Asrın Sahibi îkazlarına devam ediyor. Çok önemli ve bir o kadar da dikkat edeceğimiz hakikatleri nazarlarımıza sunuyor. Zamanın tahlilini yapıyor ve bütün dikkatleri oraya yöneltiyor. Ve şöyle diyor. “Ben nefsimi temize çıkarmam. Çünkü nefis daima kötülüğe sevk eder.”[7] âyet-i kerimesinin sırrıyla nefs-i emmâreme itimad edemem. Nefis kusursuz olmaz. Fakat şimdi bu zamanda ejderhalar, ifritler hükmünde dinsizlik komitelerinin hücumları ve tahribatları zamanında, müdafaamda, bende görünen o sinek kanadı kadar kusurları görmek, o hücum edenlere bir yardım hükmüne geçmektir.”[8] Şimdi bu zamanda hücum ve tahribatı yapanlar ejderhalar ve ifritler hükmünde olan dinsizlik komiteleridir. Böyle bir zamanda birbirimizde görünen hakikatte sinek kanadı kadar kusurları büyütmek ve tenkit etmek o hücum eden ejderhalara ve ifritlere yardım hükmüne geçecek ve bizleri de mes’ul edecektir. Bu mes’uliyete bile bile ortak olmamak için azami derecede dikkat etmek zarureti ile karşı karşıyayız. Bu imtihanı kazanmak için Bediüzzaman Hazretleri’ne kulak vermek ve onun îkazları ile tahrip edici tenkitlerden kaçınmak zorundayız.

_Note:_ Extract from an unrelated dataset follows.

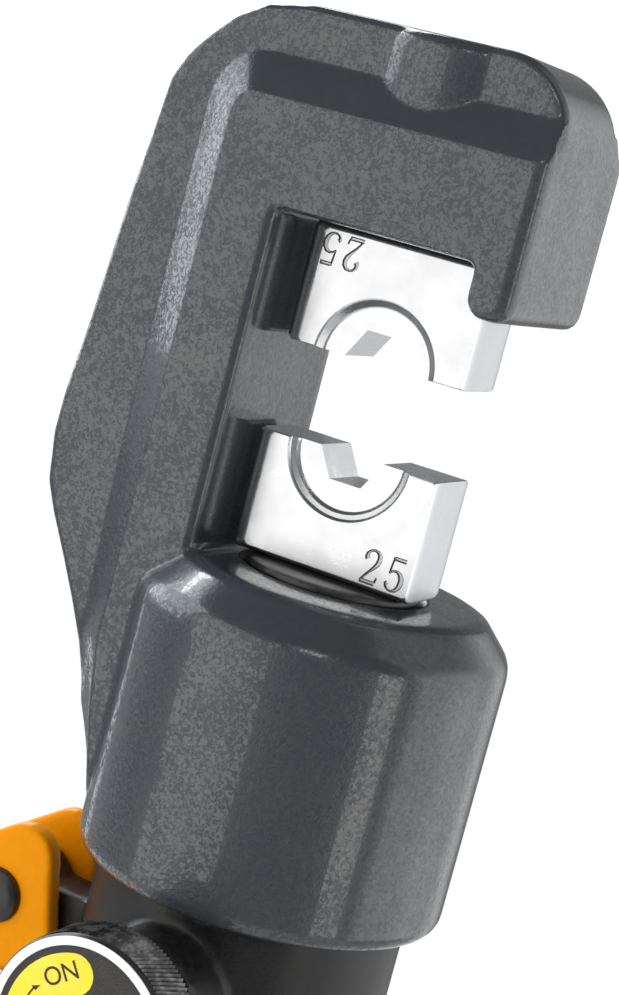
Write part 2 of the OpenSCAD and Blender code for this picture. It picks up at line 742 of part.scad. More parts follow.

Öyleyse “Sakın! Dikkat ediniz, ihtilâf-ı meşrebinizden ve zayıf damarlarınızdan ve derd-i maişet zaruretinizden ehl-i dalâlet istifade edip, birbirinizi tenkit ettirmeye meydan vermeyiniz. Meşveret-i şer’iyeyle reylerinizi teşettütten muhafaza ediniz. İhlâs Risalesinin düsturlarını her vakit göz önünüzde bulundurunuz. Yoksa, az bir ihtilâf bu vakitte Risale-i Nur’a büyük bir zarar verebilir. Hattâ sizden saklamam, işte şimdi Feyzi de, Emin de biliyorlar ki, mabeyninizde gayet ehemmiyetsiz bir tenkit, bize burada zarar veriyor gibi, size, hiç bilmediğim halde, bu noktaya dair iki mektup yazdım ve ruhen çok endişe ediyordum. “Acaba yeni bir taarruz mu var?” diye muzdarip idim. İnsan kusursuz olmaz ve rakipsiz de olmaz. Risale-i Nur’un kahraman şakirtleri her müşkilâta galebe ettikleri gibi; inşaâllah bu ehemmiyetli ve dehşetli mevsimde yine galebe ederler. Safvet ve ihlâslarını bozmayacaklar ve hizmetlerine fütur getirmeyecekler.[9]” tavsiyelerine dikkat etmeliyiz.